The maintainers of SpaCy have setup a Continuous Deployment pipeline that that pushes a new version to PyPI (python package index) everytime a new release is made. The infrastructure for making the packaged application available at a single location is maintained by The Python Packaging Authority(PyPA). Once deployed to PyPI, it is available for downloaded through standard Python package managers like pip and conda.

The decision to make SpaCy available through already existing infrastructre for Python package deployment has two main advantages. First, it allows the maintainers to focus improving the core features of the project and second, it reduces cognitive load on the end-user to build the package on their own, including building all related dependencies(of which there could be hundreds!). Most python packages distributed through PyPI have very similar workflow of installation.

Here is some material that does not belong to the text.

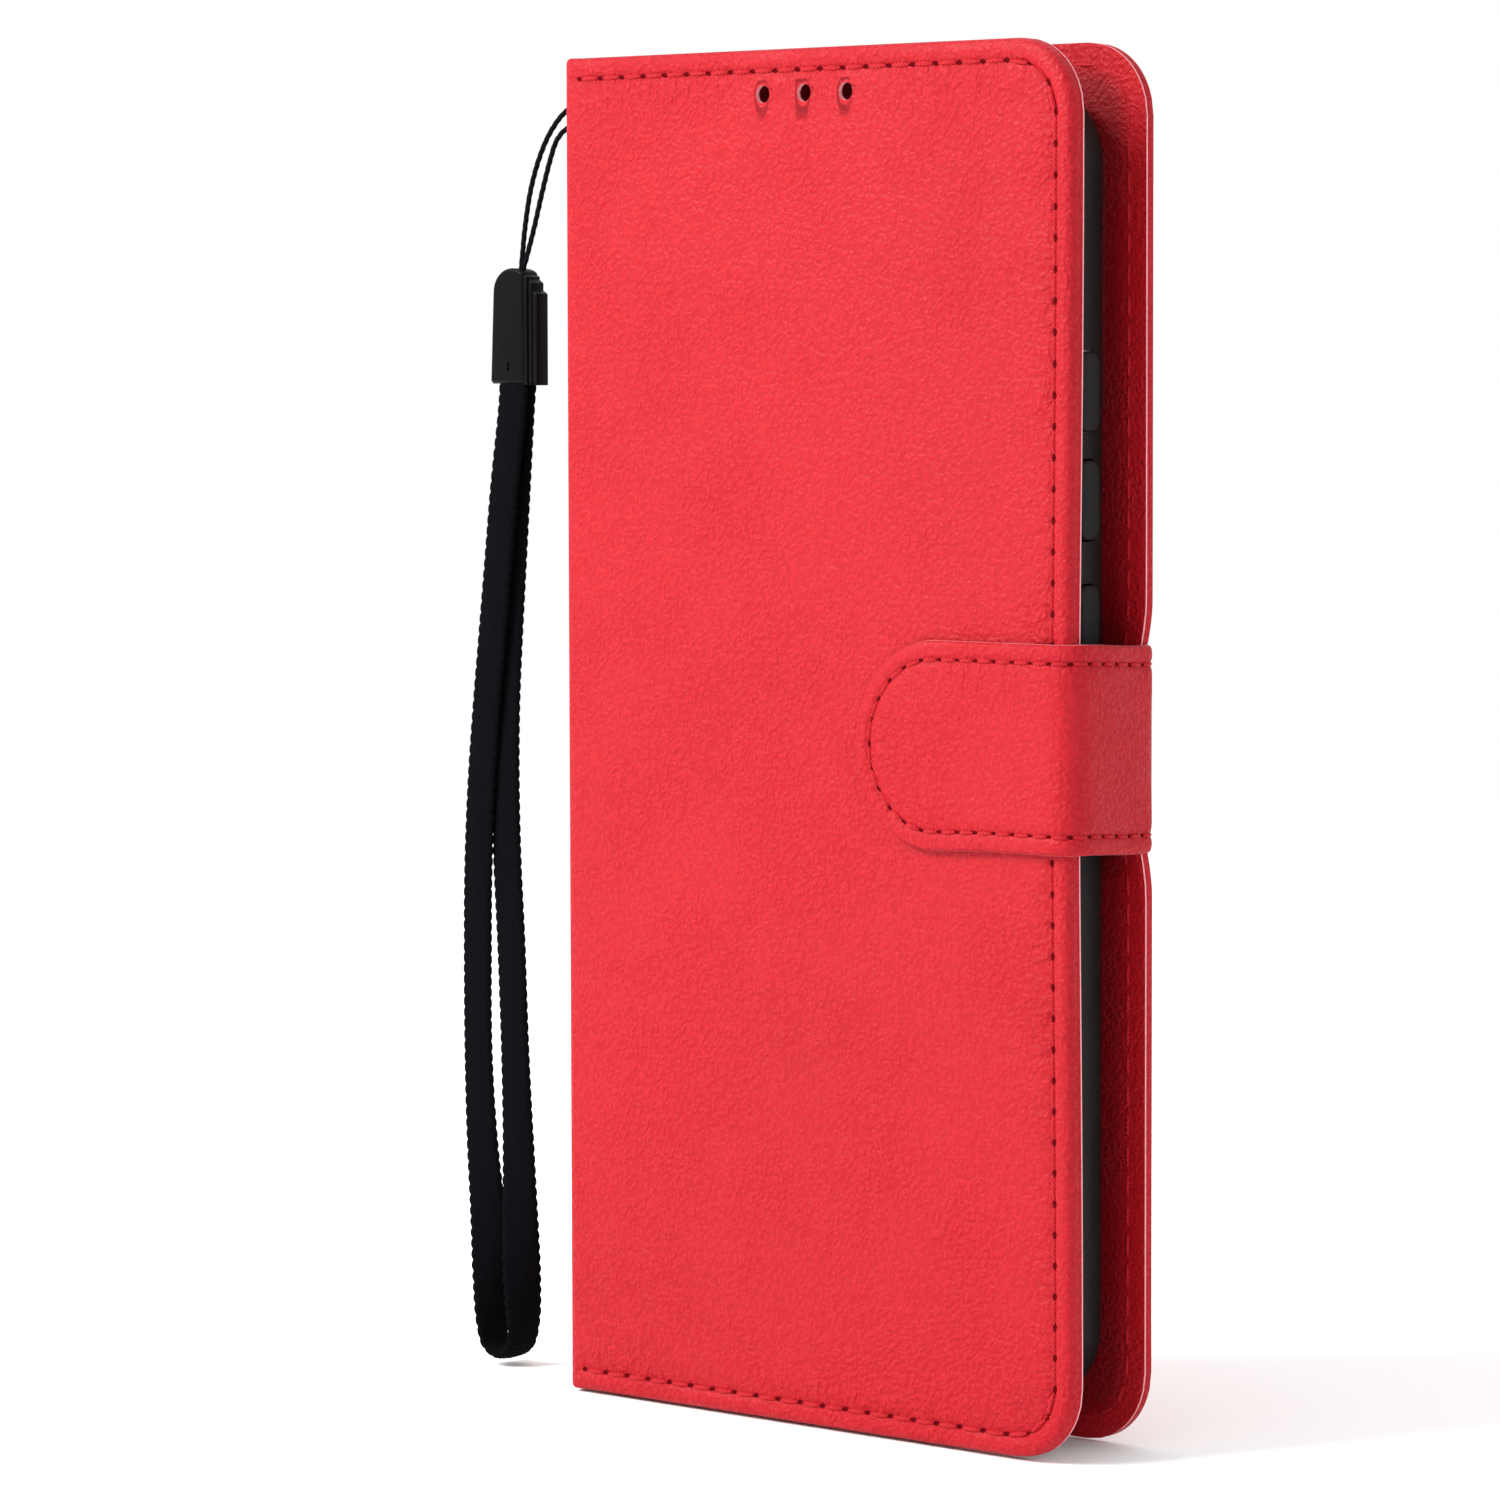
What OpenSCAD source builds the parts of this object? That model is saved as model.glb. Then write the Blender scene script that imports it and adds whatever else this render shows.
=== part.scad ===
// Book-style leather wallet case for a phone, closed and clasped, standing upright.
// X runs from the spine to the opening edge, Y from the front cover to the back cover, Z up.
// The origin is the bottom centre of the closed case, without the wrist strap.

/* [Case] */
// Height of both covers
case_h = 170; // [150:1:190]
// Width of the front cover, spine included
case_w = 83.4; // [78:0.2:100]
// Closed depth, outer face to outer face
case_d = 17.8; // [16.8:0.2:22]
// Radius of the four free corners
corner_r = 9; // [5:0.5:12]
// How far the back cover stops short of the front cover's opening edge
back_inset = 2; // [0.5:0.1:3]

/* [Leather and boards] */
// Outer leather
skin_t = 0.7; // [0.5:0.05:0.9]
// Lining on the inside of the covers and the spine
lining_t = 0.6; // [0.4:0.05:0.8]
// Stiffening board in the front cover
front_board_t = 1.1; // [0.8:0.05:1.4]
// Stiffening board in the back cover
back_board_t = 0.4; // [0.3:0.05:0.8]
// Width of the leather turned round the edge of a board
turn_w = 1.5; // [1:0.1:2]
// Clearance between pieces that move past each other
gap = 0.3; // [0.2:0.05:0.4]

/* [Stitching] */
// Distance of the cover's stitch line from its edge
stitch_inset = 2.6; // [2.2:0.1:4]
// Distance of the clasp's stitch line from its edge
clasp_stitch_inset = 2.2; // [1.6:0.1:3]
// Width of the thread
thread_w = 0.5; // [0.3:0.05:0.8]
// Depth of the thread in its groove
thread_t = 0.3; // [0.2:0.05:0.35]

/* [Speaker holes] */
// Diameter of each hole
hole_d = 2.2; // [1.6:0.1:3]
// Spacing of the three holes
hole_pitch = 6.8; // [5:0.1:9]
// Distance of the row from the top edge
hole_top = 5.5; // [5:0.1:7]
// Distance of the row's middle from the middle of the cover, towards the spine
hole_shift = 0.5; // [0:0.1:3]

/* [Pockets] */
// Leather of the cash pocket
cash_t = 0.7; // [0.4:0.05:0.8]
// Leather of each card pocket
card_t = 0.6; // [0.4:0.05:0.7]
// Width of each card pocket
card_w = 66; // [60:1:68]
// Height of the mouth of the lowest card pocket
card_mouth = 82; // [60:1:100]
// Step between the mouths of two card pockets
card_step = 17; // [10:1:20]
// Distance of the pockets from the ends of the cover
pocket_end = 12; // [10:1:16]
// Distance of the pockets from the hinge of the cover
pocket_side = 8; // [6:0.5:10]

/* [Phone shell] */
// Wall of the shell
wall_t = 1.5; // [1.2:0.1:1.8]
// Floor of the shell
floor_t = 1.2; // [1:0.1:1.6]
// Thickness of the lip over the front edge of the phone
lip_t = 1; // [0.8:0.1:1.4]
// Reach of the lip over the phone
lip_w = 1; // [0.6:0.1:1.4]
// Distance of the shell from the ends of the covers
shell_end = 5; // [4:0.5:8]
// Distance of the shell from the outside of the spine
shell_spine = 3.1; // [2.9:0.1:6]
// Distance of the shell from the opening edge of the back cover
shell_open = 4; // [3:0.1:6]
// Outer corner radius of the shell
shell_r = 9; // [7:0.5:12]
// Adhesive pad that holds the shell on the back cover
pad_t = 0.4; // [0.3:0.1:0.8]
// Distance of the adhesive pad from the edge of the shell
pad_inset = 6; // [4:0.5:12]
// Free space between the shell and the card pockets
shell_gap = 0.4; // [0.3:0.1:1]

/* [Camera opening] */
// Width of the opening
cam_w = 30; // [20:1:36]
// Height of the opening
cam_h = 38; // [24:1:44]
// Corner radius of the opening
cam_r = 6; // [3:0.5:9]
// Distance of the opening from the long edge of the shell
cam_side = 4; // [3:0.5:8]
// Distance of the opening from the top of the shell
cam_top = 5; // [4:0.5:10]

/* [Side keys] */
// Height of the middle of the volume up key
up_z = 128; // [124:0.5:132]
// Height of the middle of the volume down key
down_z = 115; // [110:0.5:118]
// Height of the middle of the power key
power_z = 100; // [95:0.5:104]
// Length of each key
key_l = 9.6; // [7:0.2:11]
// Width of each key
key_w = 3.6; // [3:0.1:5]
// Height of a key above the side of the shell
key_proud = 0.7; // [0.5:0.1:1]

/* [Phone ports] */
// Width of the charging port's opening
port_w = 12; // [9:0.5:14]
// Height of the port and loudspeaker openings
port_h = 4.6; // [4.2:0.1:5]
// Width of the loudspeaker opening
speaker_w = 11; // [6:0.5:14]
// Distance of the loudspeaker opening's middle from the port's middle
speaker_x = 19; // [15:0.5:21]
// Diameter of the microphone hole in the top
mic_d = 2; // [1:0.1:3]

/* [Clasp] */
// Height of the clasp strap
clasp_h = 25; // [18:0.5:30]
// How far the tip reaches in from the opening edge
clasp_reach = 33; // [26:0.5:40]
// Outer leather of the strap
strap_skin_t = 0.6; // [0.5:0.05:0.8]
// Lining of the strap
strap_lining_t = 0.5; // [0.4:0.05:0.7]
// Thickness of the magnet in the tip
magnet_t = 0.6; // [0.4:0.05:0.7]
// Thickness of the keeper plate in the front cover
keeper_t = 0.5; // [0.3:0.05:0.8]
// Width of the magnet and of the keeper plate
magnet_w = 9; // [6:0.5:12]
// Height of the magnet and of the keeper plate
magnet_h = 14; // [8:0.5:18]

/* [Wrist strap] */
// Diameter of the thin cord
cord_d = 0.7; // [0.5:0.1:0.9]
// Hole in the spine for the cord
cord_hole_d = 1.3; // [1.1:0.1:1.5]
// Distance of the upper cord hole from the top of the spine
cord_top = 4.5; // [3:0.5:8]
// Distance between the two cord holes
cord_pitch = 3.4; // [3:0.1:4]
// Width of the webbing
web_w = 5; // [4:0.5:6]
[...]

SpaCy uses the SemVer policy of versioning14 with additional labels for pre-release/alpha features. Since SpaCy is quite an old project now (first commit back in 2015), it does not have a regular release cycle15. Instead, it keeps end-users engaged by publishing bleeding edge alpha releases through a separate channel, spacy-nightly. These are features that are not fully baked and may not make it to the next major version of the project.

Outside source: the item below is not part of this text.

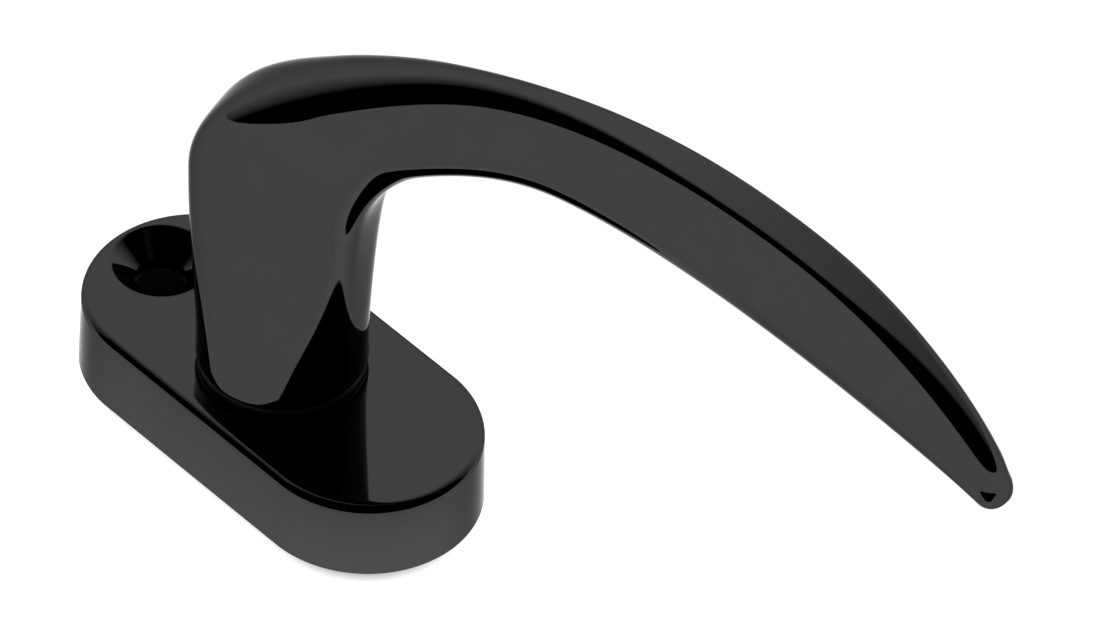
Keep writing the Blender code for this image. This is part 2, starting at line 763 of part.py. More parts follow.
def grip_section(half_width, half_depth, band, edge):
    """Half of the grip's section, as (side, rise), from the middle of its top to its bottom.

    A flat band on top rounds over by the radius edge into a straight side, which leans out to
    half_width and runs smoothly into an elliptical underside.
    """
    widest = -WIDEST_DROP * half_depth
    under = half_depth + widest
    edge = min(edge, half_depth)
    tilt = 0.2
    for _ in range(6):
        start = (band + edge * math.cos(tilt), half_depth - edge + edge * math.sin(tilt))
        meet = math.atan(under / half_width * math.tan(tilt))
        end = (half_width * math.cos(meet), widest + under * math.sin(meet))
        tilt = min(math.atan2(end[0] - start[0], start[1] - end[1]), 1.0)
    length = band + edge * (math.pi / 2 - tilt)
    points = []
    for i in range(TOP_POINTS + 1):
        distance = length * i / TOP_POINTS
        if distance < band:
            points.append((distance, half_depth))
            continue
        angle = math.pi / 2 - (distance - band) / edge
        points.append((band + edge * math.cos(angle), half_depth - edge + edge * math.sin(angle)))
    for i in range(1, SIDE_POINTS + 1):
        t = i / SIDE_POINTS
        points.append(tuple(start[k] + (end[k] - start[k]) * t for k in range(2)))
    under_points = HALF_POINTS - TOP_POINTS - SIDE_POINTS
    for i in range(1, under_points + 1):
        angle = -meet + (math.pi / 2 + meet) * i / under_points
        points.append((half_width * math.cos(angle), widest - under * math.sin(angle)))
    points[-1] = (0.0, -half_depth)
    return points


def lever_rings():
    """Sections of the lever, from the foot of the neck to the tip."""
    outer = side_points(OUTER)
    inner = side_points(INNER)
    rings = [round_ring(NECK_RADIUS - NECK_FILLET, NECK_BOTTOM)]
    for (ox, oz), (ix, iz) in zip(outer, inner):
        rings.append(ring_between(Vector((ox, 0.0, oz)), Vector((ix, 0.0, iz))))
    crest_end = Vector((outer[-1][0], 0.0, outer[-1][1]))
    under_end = Vector((inner[-1][0], 0.0, inner[-1][1]))
    return rings + tip_rings(crest_end, under_end)


def round_ring(radius, height):
    """A round section of the neck, which starts at its back."""
    ring = []
    for i in range(2 * HALF_POINTS):
        angle = math.pi * i / HALF_POINTS
        ring.append((-radius * math.cos(angle), -radius * math.sin(angle), height))
    return ring


def ring_between(top, bottom):
    """The lever's section between a point of its crest and a point of its underside."""
    middle = (top + bottom) / 2
    rise = (top - bottom) / 2
    half_depth = rise.length
    axis = rise.normalized()
    lean = smooth_step(*TURN_OVER, top.x)
    slim = smooth_step(*SLIMMING, middle.x)
    taper = smooth_step(*TAPERING, middle.x)
    flare = 1 - ramp(*NECK_WAISTING, top.z)
    neck = NECK_HALF_WIDTH + (NECK_RADIUS - NECK_HALF_WIDTH) * flare**2
    power = 2 / (2 + (SQUARENESS - 2) * smooth_step(*SQUARING, top.z))
    width = neck * (1 - slim) + (GRIP_HALF_WIDTH - GRIP_TAPER * taper) * slim
    band = BAND_HALF_WIDTH * smooth_step(*BAND_GROWTH, top.x)
    band *= 1 - smooth_step(*BAND_FADING, top.x)
    edge = EDGE_RADIUS + HEAD_ROUNDING * (1 - ramp(*EDGE_SHARPENING, top.x)) ** 1.5
    edge += TIP_ROUNDING * smooth_step(*TIP_GROWTH, top.x)
    section = grip_section(width, half_depth, band, edge)
    ring = []
    for i in range(2 * HALF_POINTS):
        k = i if i <= HALF_POINTS else 2 * HALF_POINTS - i
        sign = -1.0 if i <= HALF_POINTS else 1.0
        angle = math.pi * k / HALF_POINTS
        across = abs(math.sin(angle)) ** power
        up = math.copysign(abs(math.cos(angle)) ** power, math.cos(angle))
        side = width * across * (1 - lean) + section[k][0] * lean
        height = half_depth * up * (1 - lean) + section[k][1] * lean
        ring.append(tuple(middle + axis * height + Vector((0.0, sign * side, 0.0))))
    return ring


def tip_rings(top, bottom):
    """The last section drawn in to a rounded end."""
    last = ring_between(top, bottom)
    middle = (top + bottom) / 2
    rise = (top - bottom).normalized()
    forward = Vector((rise.z, 0.0, -rise.x))
    rings = []
    for i in range(1, TIP_STEPS + 1):
        angle = math.pi / 2 * i / (TIP_STEPS + 0.35)
        shrink = math.cos(angle)
        advance = forward * TIP_LENGTH * math.sin(angle)
        rings.append([tuple(middle + (Vector(point) - middle) * shrink + advance) for point in last])
    return rings


def build_lever(moving):
    """The cast lever: a neck that turns over into the slim curved grip, and a shank below."""
    lever = moving.part("lever_handle", loft(lever_rings()), "gloss_black")
    shank_bottom = CAM_BOTTOM + CAM_THICKNESS + 1.75
    shank = cylinder(SHANK_RADIUS, shank_bottom, NECK_BOTTOM + 2.0)
    combine(lever, moving.cutter("lever_shank", shank), "UNION")
    bore = extruded([flatted_circle(SLEEVE_RADIUS + GAP, SLEEVE_FLAT + GAP)], 0.0, SLEEVE_TOP + GAP)
    combine(lever, moving.cutter("sleeve_bore", bore))


def main():
    """Builds the handle."""
    clear_scene()
    parts = new_collection("tilt_turn_handle")
    cutters = new_collection("cutters")
    fixed = Builder(parts, cutters)
    build_rosette_cover(fixed)
    build_base_plate(fixed)
    build_back_plate(fixed)
    build_plate_screws(fixed)
    build_fixing_pips(fixed)
    build_cover_clips(fixed)
    build_click_sets(fixed)
    build_bush(fixed)
    build_thrust_washer(fixed)
    axis = bpy.data.objects.new("handle_turn_axis", None)
    axis.rotation_euler.z = math.radians(REST_ANGLE)
    parts.objects.link(axis)
    moving = Builder(parts, cutters, axis)
    build_lever(moving)
    build_drive_sleeve(moving)
    build_cam(moving)
    build_circlip(moving)
    build_wave_washer(moving)
    build_grip_spring(moving)


main()
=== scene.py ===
"""Looks of a tilt and turn window handle: gloss black rosette and sabre grip, and its click works.

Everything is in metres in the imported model's frame: +Z runs out of the sash along the spindle
axis and +X along the rosette. The finished pieces sit at the origin, with their place in their
mesh.
"""

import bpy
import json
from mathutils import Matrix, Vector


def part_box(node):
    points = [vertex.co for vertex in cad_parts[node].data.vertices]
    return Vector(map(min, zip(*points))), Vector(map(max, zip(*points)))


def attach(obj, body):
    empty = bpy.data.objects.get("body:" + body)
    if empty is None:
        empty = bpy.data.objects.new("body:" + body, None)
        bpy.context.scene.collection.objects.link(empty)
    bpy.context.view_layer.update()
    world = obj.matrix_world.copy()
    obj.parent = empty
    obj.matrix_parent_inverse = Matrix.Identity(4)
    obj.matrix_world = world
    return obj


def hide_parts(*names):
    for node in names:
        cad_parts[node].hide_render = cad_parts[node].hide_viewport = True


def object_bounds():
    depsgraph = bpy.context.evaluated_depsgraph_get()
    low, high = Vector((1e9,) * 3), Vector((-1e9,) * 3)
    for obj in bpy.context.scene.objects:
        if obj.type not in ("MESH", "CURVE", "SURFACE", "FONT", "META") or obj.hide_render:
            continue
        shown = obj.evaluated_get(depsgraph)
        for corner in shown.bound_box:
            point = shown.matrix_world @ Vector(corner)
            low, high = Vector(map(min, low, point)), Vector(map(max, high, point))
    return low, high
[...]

Although there are some system requirements to able to deploy SpaCy, any system that can run Python with enough space to install SpaCy and all of its dependencies should be sufficient. Practically speaking, language modelling and Natural Language Processing is a highly compute heavy task which involves complex operations on large datasets. This could require high-end hardware which are specifically designed for performing such operations.

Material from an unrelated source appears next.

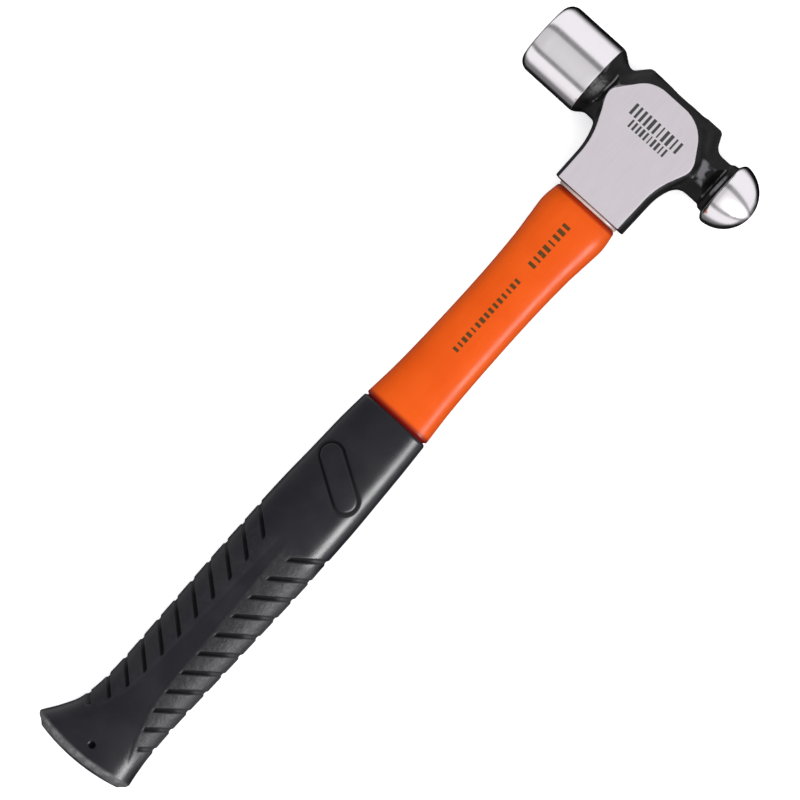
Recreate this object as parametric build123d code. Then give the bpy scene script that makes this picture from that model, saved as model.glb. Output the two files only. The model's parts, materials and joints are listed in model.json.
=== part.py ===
from build123d import *

import math
import os

# A one-pound ball peen hammer with a fibreglass handle and a moulded rubber grip.
#
# The hammer lies on its cheek. +X runs along the handle towards the head, +Y is the way the
# striking face looks, and +Z is up. The origin is the middle of the base of the bounding box.
#
# Every shape is drawn around the point where the head's axis crosses the handle's axis, and is
# moved to its place in the frame as it is written. Sizes are in millimetres, and a size that is
# called a half runs from an axis or a middle plane to the surface.

# Overall
TOTAL_LENGTH = 324.0
HEAD_TOP_X = 16.0
FACE_Y = 54.0
PEEN_TIP_Y = -46.0
SKIRT_X = -35.5
BUTT_X = HEAD_TOP_X - TOTAL_LENGTH

# Poll, the round striking end
POLL_RADIUS = 14.75
POLL_BACK_Y = 27.5
POLL_SHOULDER = 4.0
FACE_RADIUS = 9.6
FACE_EDGE = 4.6

# Peen, the ball end
PEEN_RADIUS = 13.0
PEEN_BACK = 0.9
COLLAR_RADIUS = 10.3
COLLAR_SETBACK = 1.2
COLLAR_LENGTH = 1.6
COLLAR_FLARE = 2.6

# Necks, octagons with a flat towards each cheek
POLL_NECK_HALF = 11.7
PEEN_NECK_HALF = 9.2
PEEN_NECK_END_Y = PEEN_TIP_Y + 16.0

# Cheeks: the flat outline as (x, y, corner radius), inside a sloping border
CHEEK_HALF = 12.5
CHEEK_BEVEL = 1.8
CHEEK_OUTLINE = [
    (SKIRT_X - 5.0, 14.0, 0.0),
    (-17.3, 14.2, 30.0),
    (-0.2, 21.9, 2.5),
    (HEAD_TOP_X - CHEEK_BEVEL, 10.8, 12.0),
    (HEAD_TOP_X - CHEEK_BEVEL, -10.0, 14.0),
    (-1.9, -20.4, 7.0),
    (-15.5, -14.0, 30.0),
    (SKIRT_X - 5.0, -13.7, 0.0),
]

# Webs that join the body to the necks, as (x, y, corner radius)
WEB_HALF = 8.0
WEB_OUTLINE = [
    (SKIRT_X, 15.2, 0.0),
    (-17.5, 15.4, 17.0),
    (-12.0, 18.2, 2.5),
    (-11.6, 25.0, 0.0),
    (11.4, 25.0, 0.0),
    (10.9, 20.5, 1.5),
    (HEAD_TOP_X, 15.6, 1.0),
    (HEAD_TOP_X, -17.9, 1.5),
    (8.8, -21.2, 5.0),
    (8.8, -29.0, 0.0),
    (-8.8, -29.0, 0.0),
    (-8.8, -18.6, 6.0),
    (-17.0, -15.2, 20.0),
    (SKIRT_X, -15.0, 0.0),
]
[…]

Trade-Offs and Non-Functional Properties

The modularity of the architecture allows for clear distinctions between functionality and provides centralized data retrieval check-point (single source of truth)

All the C-level functions (written in Cython) are designed for speed over reliability (safety) which is a clear trade-off made for internal code only. This means a program-crash due to an array-out-of-bounds error, although rare, is a bearable consequence for not having strict code-checking that could lead to a higher overhead i.e. slower pipeline.

A lot of the basic data-structures like arrays/vectors are purpose-typed in pure C/C++, which allows for a more elaborate error-checking by the compiler than in python.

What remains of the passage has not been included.